→ **Set exercise**
Reproduce exactly the lines below from the one containing "imported = [obj" through the one containing "CAD_BOX = object_bounds()", including both, and nothing else.

→ **Supplied information**
-- begin --

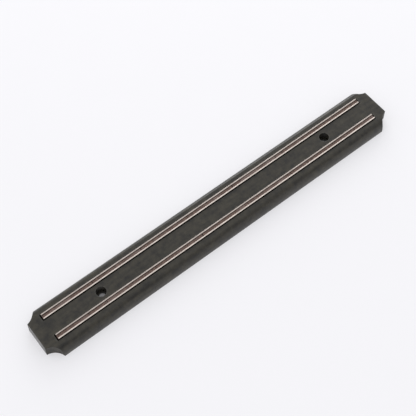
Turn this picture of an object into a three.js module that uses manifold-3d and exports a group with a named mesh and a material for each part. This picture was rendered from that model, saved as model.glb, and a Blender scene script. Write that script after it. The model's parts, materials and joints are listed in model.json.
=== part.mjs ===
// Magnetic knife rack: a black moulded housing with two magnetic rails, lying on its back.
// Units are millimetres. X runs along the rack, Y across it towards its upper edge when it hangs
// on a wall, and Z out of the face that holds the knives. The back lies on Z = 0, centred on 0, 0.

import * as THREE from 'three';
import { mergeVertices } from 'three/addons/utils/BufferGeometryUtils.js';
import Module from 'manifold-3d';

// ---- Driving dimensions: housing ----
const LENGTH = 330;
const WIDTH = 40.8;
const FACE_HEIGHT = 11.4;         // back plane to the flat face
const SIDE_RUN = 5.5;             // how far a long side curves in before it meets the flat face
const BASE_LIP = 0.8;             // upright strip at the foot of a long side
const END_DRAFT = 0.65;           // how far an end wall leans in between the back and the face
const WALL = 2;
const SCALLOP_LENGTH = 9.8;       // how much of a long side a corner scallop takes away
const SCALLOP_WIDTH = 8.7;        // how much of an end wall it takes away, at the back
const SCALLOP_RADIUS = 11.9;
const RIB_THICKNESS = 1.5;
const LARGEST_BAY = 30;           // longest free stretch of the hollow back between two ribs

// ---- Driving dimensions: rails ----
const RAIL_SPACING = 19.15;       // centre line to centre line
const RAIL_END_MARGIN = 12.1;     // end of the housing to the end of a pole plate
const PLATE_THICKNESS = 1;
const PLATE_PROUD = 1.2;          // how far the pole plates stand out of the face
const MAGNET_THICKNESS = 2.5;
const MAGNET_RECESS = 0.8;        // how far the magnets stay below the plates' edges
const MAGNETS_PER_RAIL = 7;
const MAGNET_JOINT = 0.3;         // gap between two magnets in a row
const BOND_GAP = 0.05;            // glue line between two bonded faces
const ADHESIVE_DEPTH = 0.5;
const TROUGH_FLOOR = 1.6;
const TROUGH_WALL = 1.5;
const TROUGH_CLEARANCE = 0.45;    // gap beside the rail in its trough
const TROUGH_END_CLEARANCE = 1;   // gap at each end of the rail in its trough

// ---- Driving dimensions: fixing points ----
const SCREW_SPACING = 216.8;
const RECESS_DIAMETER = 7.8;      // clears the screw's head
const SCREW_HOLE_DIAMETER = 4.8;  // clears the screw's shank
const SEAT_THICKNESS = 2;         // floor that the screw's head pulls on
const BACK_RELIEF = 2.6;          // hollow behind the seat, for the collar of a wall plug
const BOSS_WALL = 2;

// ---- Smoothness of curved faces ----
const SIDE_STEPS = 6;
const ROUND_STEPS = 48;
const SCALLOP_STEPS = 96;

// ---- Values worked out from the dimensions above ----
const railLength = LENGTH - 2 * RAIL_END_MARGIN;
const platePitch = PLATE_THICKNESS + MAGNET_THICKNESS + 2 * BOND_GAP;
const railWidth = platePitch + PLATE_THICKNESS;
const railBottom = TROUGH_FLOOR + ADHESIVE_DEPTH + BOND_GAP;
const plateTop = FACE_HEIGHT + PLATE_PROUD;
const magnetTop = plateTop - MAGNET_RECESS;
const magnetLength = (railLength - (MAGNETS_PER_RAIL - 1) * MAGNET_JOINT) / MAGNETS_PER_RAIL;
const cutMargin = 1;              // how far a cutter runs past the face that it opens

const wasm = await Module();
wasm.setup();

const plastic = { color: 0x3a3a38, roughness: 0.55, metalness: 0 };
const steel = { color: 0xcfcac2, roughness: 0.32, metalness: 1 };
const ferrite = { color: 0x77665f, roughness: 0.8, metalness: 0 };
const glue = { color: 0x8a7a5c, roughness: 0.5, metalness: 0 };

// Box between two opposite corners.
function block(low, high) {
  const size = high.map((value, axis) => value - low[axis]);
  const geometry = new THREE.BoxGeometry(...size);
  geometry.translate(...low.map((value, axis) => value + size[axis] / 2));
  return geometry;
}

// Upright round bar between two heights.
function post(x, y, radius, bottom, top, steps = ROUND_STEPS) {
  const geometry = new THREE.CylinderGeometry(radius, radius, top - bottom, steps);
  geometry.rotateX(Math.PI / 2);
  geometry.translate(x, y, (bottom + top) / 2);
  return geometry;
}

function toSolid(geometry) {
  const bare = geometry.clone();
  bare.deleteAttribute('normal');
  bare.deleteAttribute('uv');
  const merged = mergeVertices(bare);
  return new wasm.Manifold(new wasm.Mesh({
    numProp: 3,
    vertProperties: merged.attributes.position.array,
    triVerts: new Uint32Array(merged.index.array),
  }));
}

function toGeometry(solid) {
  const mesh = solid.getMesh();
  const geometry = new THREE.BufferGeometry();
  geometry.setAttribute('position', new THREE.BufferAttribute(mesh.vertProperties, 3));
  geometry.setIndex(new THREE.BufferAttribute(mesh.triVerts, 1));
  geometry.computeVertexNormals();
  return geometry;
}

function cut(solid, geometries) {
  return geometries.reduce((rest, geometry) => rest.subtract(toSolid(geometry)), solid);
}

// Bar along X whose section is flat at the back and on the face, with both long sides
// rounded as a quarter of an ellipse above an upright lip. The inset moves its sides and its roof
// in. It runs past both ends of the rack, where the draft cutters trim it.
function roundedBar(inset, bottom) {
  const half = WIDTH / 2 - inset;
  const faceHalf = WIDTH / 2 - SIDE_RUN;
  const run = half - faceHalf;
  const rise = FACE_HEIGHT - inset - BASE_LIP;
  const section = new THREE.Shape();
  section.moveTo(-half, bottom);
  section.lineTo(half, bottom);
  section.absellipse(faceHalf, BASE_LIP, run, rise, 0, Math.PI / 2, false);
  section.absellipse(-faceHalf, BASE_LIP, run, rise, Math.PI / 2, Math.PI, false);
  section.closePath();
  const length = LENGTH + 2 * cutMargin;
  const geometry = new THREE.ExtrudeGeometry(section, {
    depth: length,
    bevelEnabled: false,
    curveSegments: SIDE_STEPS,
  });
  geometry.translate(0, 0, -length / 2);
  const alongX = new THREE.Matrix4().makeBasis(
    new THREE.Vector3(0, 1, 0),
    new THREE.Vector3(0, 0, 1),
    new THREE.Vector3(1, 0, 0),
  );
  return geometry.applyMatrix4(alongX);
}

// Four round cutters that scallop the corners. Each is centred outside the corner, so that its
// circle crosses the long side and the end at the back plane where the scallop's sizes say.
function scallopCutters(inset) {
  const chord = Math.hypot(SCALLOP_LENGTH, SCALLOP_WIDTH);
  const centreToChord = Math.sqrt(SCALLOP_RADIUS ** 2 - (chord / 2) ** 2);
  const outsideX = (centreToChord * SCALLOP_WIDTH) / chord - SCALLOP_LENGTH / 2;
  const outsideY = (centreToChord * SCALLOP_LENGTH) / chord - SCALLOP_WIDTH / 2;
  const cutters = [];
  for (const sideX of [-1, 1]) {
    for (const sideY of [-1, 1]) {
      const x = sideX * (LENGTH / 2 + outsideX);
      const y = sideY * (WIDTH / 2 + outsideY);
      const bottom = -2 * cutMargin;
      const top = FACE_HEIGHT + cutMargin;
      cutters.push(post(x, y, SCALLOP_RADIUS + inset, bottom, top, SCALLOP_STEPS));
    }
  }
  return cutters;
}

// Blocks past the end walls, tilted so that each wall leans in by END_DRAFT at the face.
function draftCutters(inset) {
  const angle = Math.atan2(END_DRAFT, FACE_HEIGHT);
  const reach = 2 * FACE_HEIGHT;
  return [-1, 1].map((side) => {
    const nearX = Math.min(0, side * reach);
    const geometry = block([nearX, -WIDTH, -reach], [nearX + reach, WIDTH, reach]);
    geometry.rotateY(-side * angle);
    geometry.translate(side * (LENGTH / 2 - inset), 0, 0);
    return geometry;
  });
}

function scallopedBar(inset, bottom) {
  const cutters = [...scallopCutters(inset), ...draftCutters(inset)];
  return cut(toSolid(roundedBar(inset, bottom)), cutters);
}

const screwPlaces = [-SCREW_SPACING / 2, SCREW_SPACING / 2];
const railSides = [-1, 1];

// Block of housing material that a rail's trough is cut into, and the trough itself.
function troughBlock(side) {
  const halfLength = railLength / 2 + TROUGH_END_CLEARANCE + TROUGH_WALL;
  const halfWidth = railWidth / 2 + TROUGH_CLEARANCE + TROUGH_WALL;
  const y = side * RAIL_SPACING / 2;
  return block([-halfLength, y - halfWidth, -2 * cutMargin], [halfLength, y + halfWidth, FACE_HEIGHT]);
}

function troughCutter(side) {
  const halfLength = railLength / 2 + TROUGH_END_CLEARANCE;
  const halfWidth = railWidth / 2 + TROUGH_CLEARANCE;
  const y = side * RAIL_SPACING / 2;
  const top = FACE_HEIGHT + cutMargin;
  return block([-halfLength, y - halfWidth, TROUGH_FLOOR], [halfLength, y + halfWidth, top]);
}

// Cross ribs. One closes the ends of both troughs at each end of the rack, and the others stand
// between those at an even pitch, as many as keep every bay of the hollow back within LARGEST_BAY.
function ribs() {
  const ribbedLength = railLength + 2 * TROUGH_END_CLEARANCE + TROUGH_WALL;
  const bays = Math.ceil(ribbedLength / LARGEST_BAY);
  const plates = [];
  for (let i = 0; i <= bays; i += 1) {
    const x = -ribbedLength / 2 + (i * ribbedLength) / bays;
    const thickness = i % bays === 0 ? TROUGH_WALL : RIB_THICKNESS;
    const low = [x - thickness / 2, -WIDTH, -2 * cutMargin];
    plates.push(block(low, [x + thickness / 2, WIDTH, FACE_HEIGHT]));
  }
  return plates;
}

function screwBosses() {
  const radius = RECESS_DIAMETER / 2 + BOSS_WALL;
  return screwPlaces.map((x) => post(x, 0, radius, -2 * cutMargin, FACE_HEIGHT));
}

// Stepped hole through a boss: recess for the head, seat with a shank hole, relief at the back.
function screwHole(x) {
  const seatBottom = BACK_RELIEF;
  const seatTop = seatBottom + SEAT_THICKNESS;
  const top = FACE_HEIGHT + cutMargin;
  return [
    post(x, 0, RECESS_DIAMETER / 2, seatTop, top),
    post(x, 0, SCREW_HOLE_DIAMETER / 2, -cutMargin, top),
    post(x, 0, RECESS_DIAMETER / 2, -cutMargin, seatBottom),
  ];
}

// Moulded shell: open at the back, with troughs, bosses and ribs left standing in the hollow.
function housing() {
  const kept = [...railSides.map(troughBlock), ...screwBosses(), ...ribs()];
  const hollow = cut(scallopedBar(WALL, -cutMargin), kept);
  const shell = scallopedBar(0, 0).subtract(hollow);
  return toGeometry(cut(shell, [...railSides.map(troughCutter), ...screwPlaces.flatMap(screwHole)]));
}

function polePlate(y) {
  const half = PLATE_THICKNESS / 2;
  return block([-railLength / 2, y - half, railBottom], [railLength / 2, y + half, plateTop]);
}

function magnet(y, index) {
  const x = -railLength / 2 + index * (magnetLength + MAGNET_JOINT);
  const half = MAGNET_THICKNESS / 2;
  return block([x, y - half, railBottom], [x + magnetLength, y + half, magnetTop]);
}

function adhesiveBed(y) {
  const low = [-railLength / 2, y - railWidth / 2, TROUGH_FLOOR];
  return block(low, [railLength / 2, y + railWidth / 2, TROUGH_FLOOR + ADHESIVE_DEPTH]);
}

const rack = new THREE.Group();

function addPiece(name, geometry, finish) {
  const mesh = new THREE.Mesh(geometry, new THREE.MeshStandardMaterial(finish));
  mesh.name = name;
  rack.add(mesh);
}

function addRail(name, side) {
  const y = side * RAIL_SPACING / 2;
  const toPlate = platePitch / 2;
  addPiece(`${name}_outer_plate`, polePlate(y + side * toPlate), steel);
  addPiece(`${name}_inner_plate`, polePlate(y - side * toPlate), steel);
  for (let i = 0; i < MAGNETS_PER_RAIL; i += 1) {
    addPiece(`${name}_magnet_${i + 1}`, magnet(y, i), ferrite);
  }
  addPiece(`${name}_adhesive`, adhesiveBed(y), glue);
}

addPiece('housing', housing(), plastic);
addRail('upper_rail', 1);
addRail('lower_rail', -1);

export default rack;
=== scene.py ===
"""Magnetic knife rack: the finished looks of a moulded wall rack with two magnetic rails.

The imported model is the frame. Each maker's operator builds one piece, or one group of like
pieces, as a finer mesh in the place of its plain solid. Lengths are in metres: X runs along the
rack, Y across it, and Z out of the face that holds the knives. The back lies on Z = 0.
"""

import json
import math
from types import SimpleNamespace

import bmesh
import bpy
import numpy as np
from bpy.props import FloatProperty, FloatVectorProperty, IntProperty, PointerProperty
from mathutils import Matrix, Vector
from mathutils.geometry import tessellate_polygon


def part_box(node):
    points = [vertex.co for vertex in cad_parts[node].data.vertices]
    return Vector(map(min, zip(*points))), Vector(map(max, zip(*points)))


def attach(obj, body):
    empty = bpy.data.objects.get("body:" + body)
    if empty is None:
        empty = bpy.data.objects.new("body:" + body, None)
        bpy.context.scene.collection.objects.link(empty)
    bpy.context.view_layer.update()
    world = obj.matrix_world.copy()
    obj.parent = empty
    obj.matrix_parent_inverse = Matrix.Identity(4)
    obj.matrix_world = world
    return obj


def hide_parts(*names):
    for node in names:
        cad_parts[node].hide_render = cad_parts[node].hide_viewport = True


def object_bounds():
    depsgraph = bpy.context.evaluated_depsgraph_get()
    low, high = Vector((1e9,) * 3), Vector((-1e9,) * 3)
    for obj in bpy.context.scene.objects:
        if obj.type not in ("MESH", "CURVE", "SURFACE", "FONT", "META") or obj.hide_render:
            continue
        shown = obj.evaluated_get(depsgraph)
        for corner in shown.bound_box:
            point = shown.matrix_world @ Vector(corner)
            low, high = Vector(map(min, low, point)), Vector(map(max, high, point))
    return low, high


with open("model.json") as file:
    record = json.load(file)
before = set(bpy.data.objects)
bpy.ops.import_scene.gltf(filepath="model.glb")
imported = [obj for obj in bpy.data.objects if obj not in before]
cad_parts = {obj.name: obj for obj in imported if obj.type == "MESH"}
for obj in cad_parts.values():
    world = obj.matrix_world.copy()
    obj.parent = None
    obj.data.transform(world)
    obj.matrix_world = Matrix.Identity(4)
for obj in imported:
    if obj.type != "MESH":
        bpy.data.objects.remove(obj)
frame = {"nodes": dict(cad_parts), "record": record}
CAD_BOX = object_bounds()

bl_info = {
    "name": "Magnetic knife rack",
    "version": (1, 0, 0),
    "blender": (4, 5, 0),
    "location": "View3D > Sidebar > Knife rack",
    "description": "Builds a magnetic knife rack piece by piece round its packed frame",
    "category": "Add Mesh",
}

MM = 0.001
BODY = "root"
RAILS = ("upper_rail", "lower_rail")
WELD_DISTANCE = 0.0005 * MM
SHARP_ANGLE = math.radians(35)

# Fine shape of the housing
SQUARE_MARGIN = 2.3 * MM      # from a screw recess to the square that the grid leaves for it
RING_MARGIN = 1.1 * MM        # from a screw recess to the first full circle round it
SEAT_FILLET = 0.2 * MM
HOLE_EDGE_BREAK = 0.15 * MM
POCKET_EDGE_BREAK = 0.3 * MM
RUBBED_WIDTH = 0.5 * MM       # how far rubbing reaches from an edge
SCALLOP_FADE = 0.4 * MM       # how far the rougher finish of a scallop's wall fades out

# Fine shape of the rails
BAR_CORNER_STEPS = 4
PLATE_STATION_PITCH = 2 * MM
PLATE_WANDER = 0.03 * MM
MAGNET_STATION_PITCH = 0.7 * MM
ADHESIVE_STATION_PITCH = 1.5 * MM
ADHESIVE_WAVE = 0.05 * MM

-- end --

→ **Result of the exercise**
imported = [obj for obj in bpy.data.objects if obj not in before]
cad_parts = {obj.name: obj for obj in imported if obj.type == "MESH"}
for obj in cad_parts.values():
    world = obj.matrix_world.copy()
    obj.parent = None
    obj.data.transform(world)
    obj.matrix_world = Matrix.Identity(4)
for obj in imported:
    if obj.type != "MESH":
        bpy.data.objects.remove(obj)
frame = {"nodes": dict(cad_parts), "record": record}
CAD_BOX = object_bounds()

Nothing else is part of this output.